PROBLEM TO WORK ON: Quote the whole listing verbatim.

>> Begin

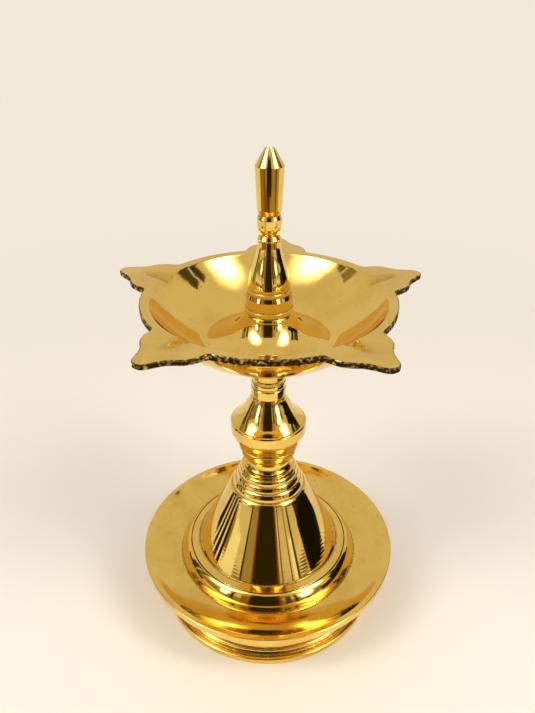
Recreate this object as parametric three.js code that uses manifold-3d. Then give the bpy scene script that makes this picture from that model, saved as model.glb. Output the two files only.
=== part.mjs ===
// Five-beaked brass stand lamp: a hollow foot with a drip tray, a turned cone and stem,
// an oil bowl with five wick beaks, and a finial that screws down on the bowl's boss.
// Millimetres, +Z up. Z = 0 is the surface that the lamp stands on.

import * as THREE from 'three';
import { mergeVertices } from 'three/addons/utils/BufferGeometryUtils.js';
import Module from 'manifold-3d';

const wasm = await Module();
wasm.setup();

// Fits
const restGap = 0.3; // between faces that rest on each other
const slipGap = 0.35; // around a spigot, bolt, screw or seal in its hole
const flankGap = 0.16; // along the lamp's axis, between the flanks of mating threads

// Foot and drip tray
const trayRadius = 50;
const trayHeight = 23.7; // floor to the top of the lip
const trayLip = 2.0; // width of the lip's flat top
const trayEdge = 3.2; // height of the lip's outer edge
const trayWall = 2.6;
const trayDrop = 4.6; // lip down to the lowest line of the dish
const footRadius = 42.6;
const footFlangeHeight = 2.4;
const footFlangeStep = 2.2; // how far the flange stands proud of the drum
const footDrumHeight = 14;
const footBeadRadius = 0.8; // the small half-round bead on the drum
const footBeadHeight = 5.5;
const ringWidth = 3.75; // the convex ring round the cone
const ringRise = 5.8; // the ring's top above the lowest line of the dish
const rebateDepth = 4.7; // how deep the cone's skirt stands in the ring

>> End

TASK SOLUTION:
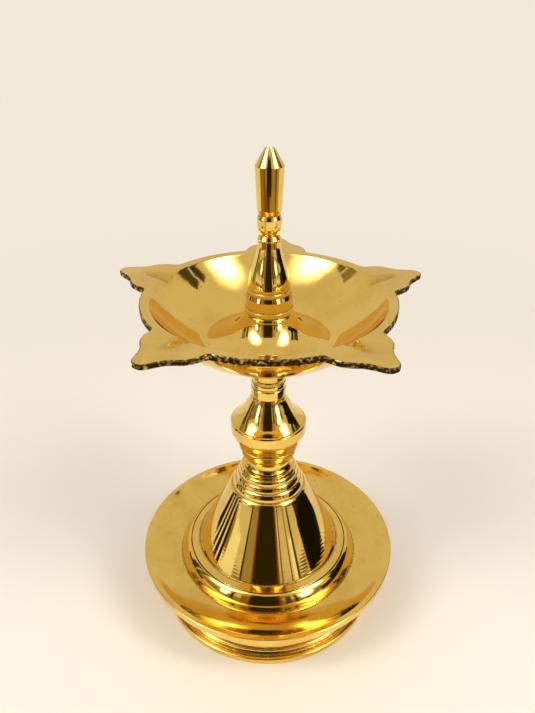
Recreate this object as parametric three.js code that uses manifold-3d. Then give the bpy scene script that makes this picture from that model, saved as model.glb. Output the two files only.
=== part.mjs ===
// Five-beaked brass stand lamp: a hollow foot with a drip tray, a turned cone and stem,
// an oil bowl with five wick beaks, and a finial that screws down on the bowl's boss.
// Millimetres, +Z up. Z = 0 is the surface that the lamp stands on.

import * as THREE from 'three';
import { mergeVertices } from 'three/addons/utils/BufferGeometryUtils.js';
import Module from 'manifold-3d';

const wasm = await Module();
wasm.setup();

// Fits
const restGap = 0.3; // between faces that rest on each other
const slipGap = 0.35; // around a spigot, bolt, screw or seal in its hole
const flankGap = 0.16; // along the lamp's axis, between the flanks of mating threads

// Foot and drip tray
const trayRadius = 50;
const trayHeight = 23.7; // floor to the top of the lip
const trayLip = 2.0; // width of the lip's flat top
const trayEdge = 3.2; // height of the lip's outer edge
const trayWall = 2.6;
const trayDrop = 4.6; // lip down to the lowest line of the dish
const footRadius = 42.6;
const footFlangeHeight = 2.4;
const footFlangeStep = 2.2; // how far the flange stands proud of the drum
const footDrumHeight = 14;
const footBeadRadius = 0.8; // the small half-round bead on the drum
const footBeadHeight = 5.5;
const ringWidth = 3.75; // the convex ring round the cone
const ringRise = 5.8; // the ring's top above the lowest line of the dish
const rebateDepth = 4.7; // how deep the cone's skirt stands in the ring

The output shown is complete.